Reach the right audience.

Reaching 100,000 people is wonderful, but if only 50 of those people engage with you, what’s the point? A strong, targeted, relevant audience is better than a huge, random, uninterested one. Nobody’s audience is everyone; don’t waste time bringing in people who don’t ultimately matter to your bottom line. Instead, know your audience and give them what they want.

Use multiple channels.

Putting content up on a website and then hoping that people come to you isn’t going to cut it.

Instead, draw people in from multiple channels. Do so through:

  • Great SEO
  • Paid search campaigns
  • Sharing on social media platforms
  • Email campaigns
  • A database of the people you know are interested in what you have to say

Do this, and you should begin increasing conversions and improving your bounce rates over time.

Offer a strong web experience.

good user experience is huge — if your website is hard to navigate, you’re upping the chance that someone is going to jump in, think, “eh,” and jump right back out.

Create plenty of touch points.  

Make it easy for readers to stay on your site by incorporating:

  • A variety of choices of content once they’ve reached your site
  • CTAs
  • Related content that might interest them
  • E-newsletter sign-up

Approaching these touch points is the tricky part — too much, and you’ll scare people off.

So How Do You Know Which Approach to Keeping Your Audience’s Interest Is Right for You?

A few questions to ask yourself:

  1. What is your sales cycle?
  2. To whom are you marketing?
  3. What is the price of your product or service?
  4. How much does your audience need to learn about you before they’d be interested in engaging with you further?

Consider online shopping. Let’s say you are served an ad from Facebook and follow it to an online store where they immediately serve you an interstitial webpage that says, “Hey! Want 15% off your first purchase? Give us your email.”

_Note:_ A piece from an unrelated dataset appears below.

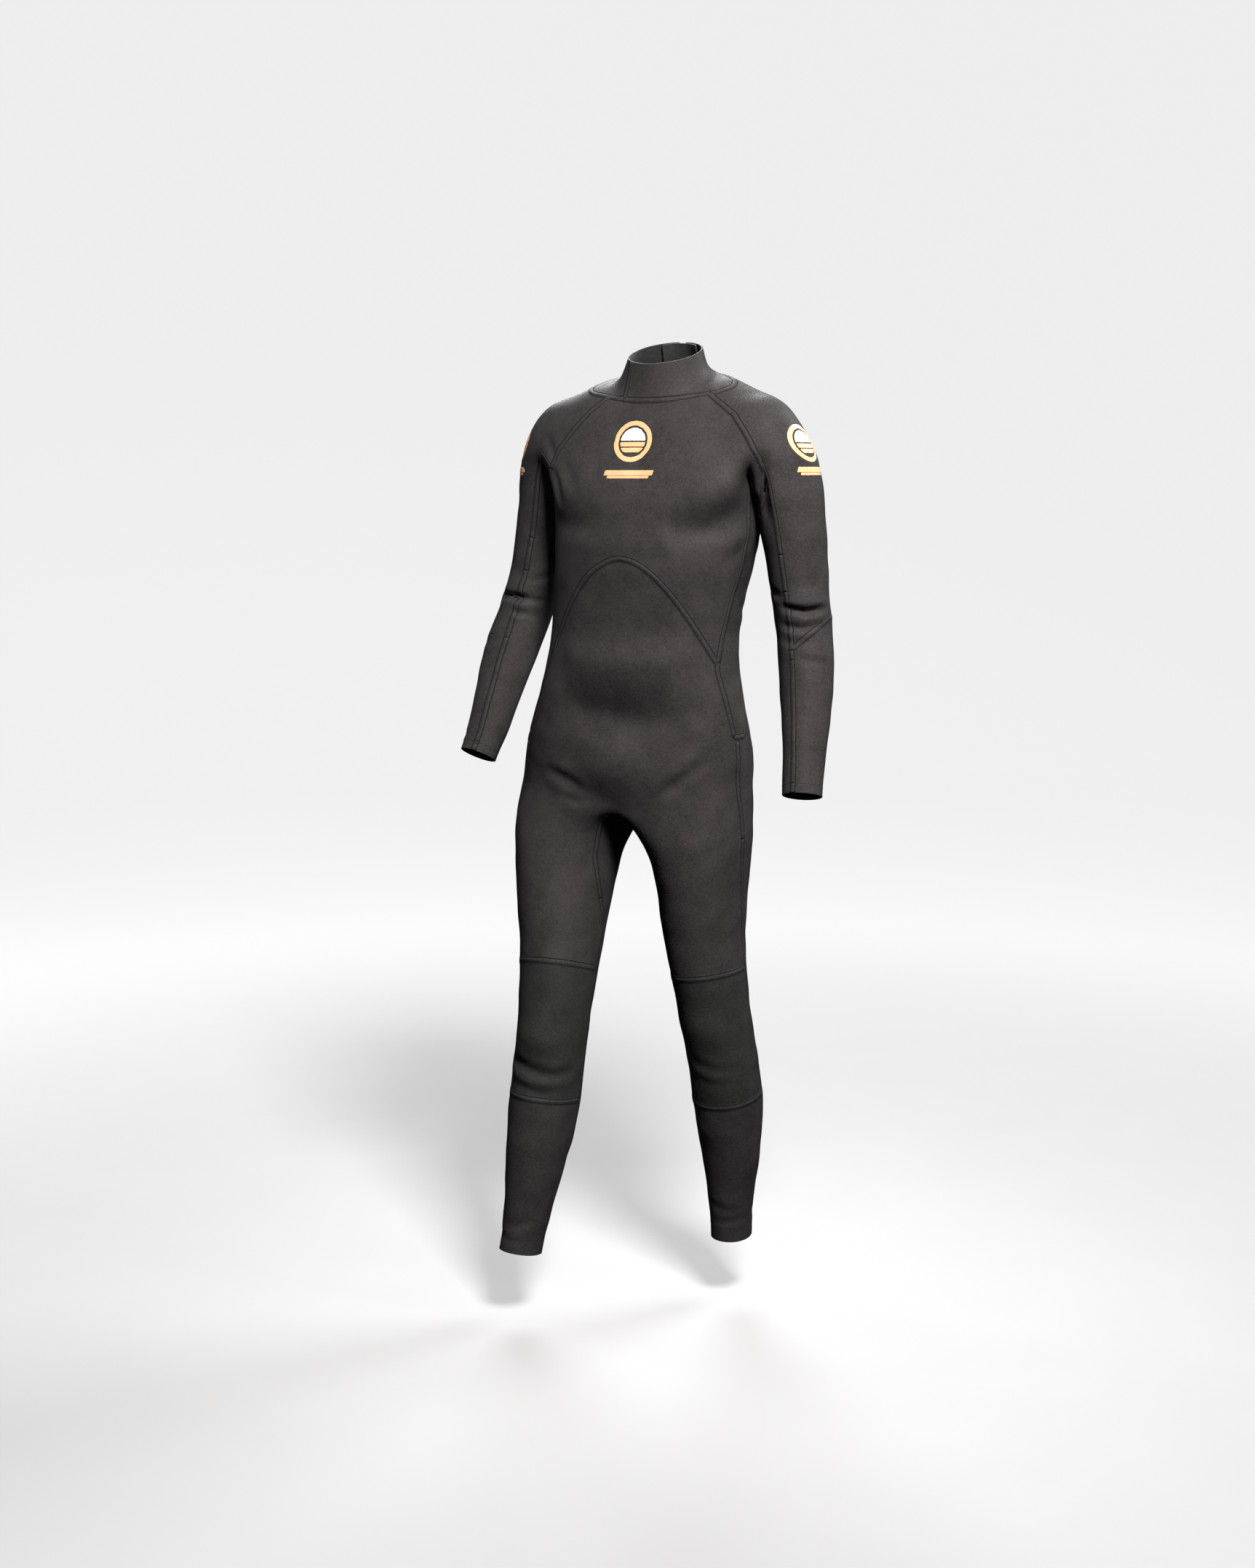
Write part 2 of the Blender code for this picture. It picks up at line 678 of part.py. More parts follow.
def fixed_normals(obj):
    bm = bmesh.new()
    bm.from_mesh(obj.data)
    bmesh.ops.recalc_face_normals(bm, faces=bm.faces)
    bm.to_mesh(obj.data)
    bm.free()
    return obj


def union(target, tool):
    """Joins a cutter into a part."""
    SUIT.objects.unlink(tool)
    CUTTERS.objects.link(tool)
    tool.hide_render = True
    joined = target.modifiers.new("Union", "BOOLEAN")
    joined.operation, joined.solver, joined.object = "UNION", "EXACT", tool
    return target


def frame_plate(z, t0, t1, half, hole, lift, thick):
    """A flat plate lying along the zip, with a rectangular hole (t0, t1, half width)."""
    across, along, out = frame_at(z)
    if along.z < 0:
        along = -along
    base = on_zip(z)
    h0, h1, hw = hole
    outer = [(-half, t0), (half, t0), (half, t1), (-half, t1)]
    inner = [(-hw, h0), (hw, h0), (hw, h1), (-hw, h1)]
    verts = [base + across * s + along * t + out * r
             for r in (lift, lift + thick) for ring in (outer, inner) for s, t in ring]
    faces = []
    for j in range(4):
        k = (j + 1) % 4
        faces += [
            [j, k, 4 + k, 4 + j],
            [8 + k, 8 + j, 12 + j, 12 + k],
            [k, j, 8 + j, 8 + k],
            [4 + j, 4 + k, 12 + k, 12 + j],
        ]
    return verts, faces


# ---------------------------------------------------------------- the whole suit
def on_surface(pattern, fields, top, bottom, keep, finer=0):
    """A patch with the body's own facets, cut out by fields and set at two depths."""
    patch = pattern.copy()
    patch.rename("body", "patch", keep)
    if finer:
        edges = {e for f in patch.faces("patch") for e in f.edges}
        bmesh.ops.subdivide_edges(patch.bm, edges=list(edges), cuts=finer, use_grid_fill=True)
        bmesh.ops.triangulate(patch.bm, faces=[f for f in patch.bm.faces if len(f.verts) > 3])
        patch.bm.normal_update()
    for field in fields:
        patch.cut("patch", lambda p: -field(p), "cut_away")
    return shell(patch, "patch", top, bottom, gap=0.0)


def disc(x, z, radius):
    return lambda p: 1 - math.hypot(p.x - x, p.z - z) / radius


def side_disc(y, z, radius):
    return lambda p: 1 - math.hypot(p.y - y, p.z - z) / radius


for old in list(bpy.data.objects):
    bpy.data.objects.remove(old)
SUIT = bpy.data.collections.new("full_wetsuit")
CUTTERS = bpy.data.collections.new("cutters")
bpy.context.scene.collection.children.link(SUIT)
bpy.context.scene.collection.children.link(CUTTERS)

JERSEY = material("neoprene_jersey", (0.028, 0.027, 0.029), 0.75, sheen=0.3)
KNEE_JERSEY = material("neoprene_knee_pad", (0.022, 0.024, 0.023), 0.62)
SMOOTH_SKIN = material("neoprene_smooth", (0.012, 0.012, 0.013), 0.45)
TAPE = material("woven_tape", (0.020, 0.020, 0.022), 0.8)
TEETH = material("moulded_teeth", (0.03, 0.03, 0.032), 0.35)
METAL = material("slider_metal", (0.35, 0.35, 0.36), 0.35, metallic=1.0)
HOOK = material("hook_tape", (0.015, 0.015, 0.016), 0.9)
PRINT = material("orange_print", (0.80, 0.35, 0.11), 0.5)

whole = Pattern()
suit = cut_panels(whole.copy())

SKIP = ("body", "slot", "sleeve", "upper", "elbow", "forearm", "leg", "thigh", "knee", "shin",
        "front", "side", "back", "back_half", "collar_half")
for panel_name in suit.names:
    if panel_name in SKIP:
        continue
    slot = KNEE_JERSEY if panel_name.startswith("knee_pad") else JERSEY
    make_object(panel_name, *shell(suit, panel_name, 0.0, -NEOPRENE), slot)


# badges, printed on the chest and on both upper sleeves
CHEST_BADGE = (0.024, 1.402, 0.031)
in_front = lambda f, c: c.y < -0.02 and abs(c.x - CHEST_BADGE[0]) < 0.09 and 1.29 < c.z < 1.47
x, z, r = CHEST_BADGE
make_object("chest_badge", *on_surface(whole, [disc(x, z, r)], 0.0007, 0.0003, in_front, 2), PRINT)
bar = [lambda p: p.x - x + 0.040, lambda p: x + 0.040 - p.x, lambda p: p.z - 1.346, lambda p: 1.357 - p.z]
make_object("chest_badge_bar", *on_surface(whole, bar, 0.0007, 0.0003, in_front), PRINT)
for side, y, z in (("left", 0.006, 1.392), ("right", -0.004, 1.392)):
    way = LIMBS[side][0]
    outside = lambda f, c: way * (c.x - BODY_MIDDLE) > 0.17 and 1.33 < c.z < 1.46 and abs(c.y - y) < 0.06
    make_object("sleeve_badge_" + side,
                *on_surface(whole, [side_disc(y, z, 0.026)], 0.0007, 0.0003, outside, 2), PRINT)

# behind the zip: the woven tape and the batten flap, both inside the suit
behind = lambda f, c: c.y > 0.04 and 1.0 < c.z and abs(c.x - BODY_MIDDLE) < 0.11


def strip(half, bottom, top):
    return [lambda p: half - zip_side(p), lambda p: half + zip_side(p),
            lambda p: p.z - bottom, lambda p: top - p.z]


make_object("zip_tape", *on_surface(whole, strip(0.017, 1.0885, 1.508), -0.0039, -0.0047, behind), TAPE)
make_object("batten_flap", *on_surface(whole, strip(0.034, 1.090, 1.506), -0.0052, -0.0077, behind), SMOOTH_SKIN)

TOOTH = 0.0060
count = int((ZIP_TOP - ZIP_BOTTOM) / TOOTH)
stations = [(ZIP_BOTTOM + i * (ZIP_TOP - ZIP_BOTTOM) / count, 1.0 if i % 2 else 0.78) for i in range(count + 1)]
chain = [(-0.0025, -0.0029), (0.0025, -0.0029), (0.0025, -0.0006), (-0.0025, -0.0006)]
fixed_normals(make_object("zip_chain", *sweep(stations, chain), TEETH, smooth=False))
for name, z in (("zip_bottom_stop", ZIP_BOTTOM - 0.0030), ("zip_top_stop", ZIP_TOP + 0.0030)):
    block = [(-0.0024, -0.0029), (0.0024, -0.0029), (0.0024, 0.0008), (-0.0024, 0.0008)]
    fixed_normals(make_object(name, *extruded(z, block, 0.0042), METAL, smooth=False))

SLIDER_AT = ZIP_TOP - 0.010
base = [(-0.0075, 0.0000), (0.0060, 0.0000), (0.0078, 0.0012), (0.0070, 0.0034), (-0.0062, 0.0034), (-0.0075, 0.0022)]
arch_bar = [(-0.0050, 0.0030), (-0.0038, 0.0030), (-0.0036, 0.0058), (0.0036, 0.0058), (0.0038, 0.0030),
            (0.0050, 0.0030), (0.0048, 0.0066), (0.0038, 0.0072), (-0.0038, 0.0072), (-0.0048, 0.0066)]
slider = fixed_normals(make_object("zip_slider", *extruded(SLIDER_AT, base, 0.0050), METAL, smooth=False))
bridge_bar = fixed_normals(make_object("slider_bridge", *extruded(SLIDER_AT, arch_bar, 0.0014), METAL, smooth=False))
union(slider, bridge_bar)
pull_at = (-0.0024, 0.0046)  # the puller's pin, along and out from the slider's middle
plate = frame_plate(SLIDER_AT, pull_at[0] - 0.0300, pull_at[0] + 0.0007, 0.0036,
                    (pull_at[0] - 0.0055, pull_at[0] - 0.0007, 0.0022), pull_at[1] - 0.0006, 0.0012)
fixed_normals(make_object("zip_puller", *plate, METAL, smooth=False))

# the collar's hook-and-loop closing over the top of the zip
around_neck = lambda f, c: c.y > 0.03 and c.z > 1.47
patch_lines = [lambda p: zip_side(p) + 0.040, lambda p: -0.010 - zip_side(p),
               lambda p: collar_base(p) - 0.008, lambda p: 0.030 - collar_base(p)]
make_object("collar_hook_patch", *on_surface(whole, patch_lines, 0.0009, 0.0003, around_neck), HOOK)
tab_lines = [lambda p: zip_side(p) + 0.038, lambda p: 0.026 - zip_side(p),
             lambda p: collar_base(p) - 0.006, lambda p: 0.032 - collar_base(p)]
make_object("collar_tab", *on_surface(whole, tab_lines, 0.0032, 0.0012, around_neck), SMOOTH_SKIN)
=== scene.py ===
"""The looks of the full wetsuit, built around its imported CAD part.

The suit's outer surface is made again from the same tables as in the CAD, much finer and with
muscles and folds, and is cut along the same lines into one piece for each panel. Heights in the
tables are above the wearer's soles; NECK is the frame's origin in those heights.
"""

import math
from collections import namedtuple

import bmesh
import bpy
import numpy as np
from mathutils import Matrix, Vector
from mathutils.bvhtree import BVHTree
from mathutils.kdtree import KDTree


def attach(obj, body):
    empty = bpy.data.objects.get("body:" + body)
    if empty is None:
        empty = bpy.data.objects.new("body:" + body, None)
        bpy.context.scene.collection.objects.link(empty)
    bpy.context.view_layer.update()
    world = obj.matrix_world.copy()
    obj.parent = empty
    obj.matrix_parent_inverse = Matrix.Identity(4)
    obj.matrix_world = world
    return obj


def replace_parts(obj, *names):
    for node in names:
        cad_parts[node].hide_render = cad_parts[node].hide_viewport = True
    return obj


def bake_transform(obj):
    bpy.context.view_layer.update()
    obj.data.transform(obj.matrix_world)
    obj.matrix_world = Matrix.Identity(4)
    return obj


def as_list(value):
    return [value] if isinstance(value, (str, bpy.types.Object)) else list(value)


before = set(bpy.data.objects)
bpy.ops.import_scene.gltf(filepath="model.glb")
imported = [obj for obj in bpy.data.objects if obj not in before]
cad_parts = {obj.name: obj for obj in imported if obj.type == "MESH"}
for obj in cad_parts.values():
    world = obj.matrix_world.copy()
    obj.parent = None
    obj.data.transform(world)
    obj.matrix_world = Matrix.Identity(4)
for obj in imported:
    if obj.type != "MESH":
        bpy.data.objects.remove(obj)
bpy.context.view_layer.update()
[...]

This incentivizes you as a consumer. And now, even if you visit the site, bounce around, and decide you don’t want anything, they’ve already collected your email. They didn’t wait until after you decided you didn’t want to buy a pair of jeans. They got you immediately with an offer — and that works.

That wouldn’t work, however, if you hopped on to D Custom’s site and we immediately served you a pop-up that said, “Want to hear more about us?” when you may have never heard a thing about us. You’re going to be a lot less likely to give up your email than, say, after you’ve read through a blog (like this one) or explored our content.

Maybe you don’t have a pop-up and instead, you follow readers around on Facebook and offer them an ad there. Or maybe you’re doing a giveaway on your site — a great way to capture emails — and you give people an opportunity to subscribe to your newsletter when they enter, or via email when you follow up with a thank-you email.

There are tons of options for getting people’s attention and increasing conversions, and, for the most part, it all comes back to answering those questions.

Ultimately, How Should You Measure Success in Terms of Bounce Rates and Conversions?

It boils down to a simple question: What is your goal?

Do you need people to look at 15 different things on your website, or do you just need them to call the 800 number at the top of the home page? Do you want them to invest their time in long-form content, or would you prefer they bounce around your site and take 12 short quizzes? The answers to these questions should determine how you set reasonable goals.

You’re never going to completely eliminate bounce rates; people can’t live on your site. But there are ways to get them there, hold their interest, and keep them coming back for more.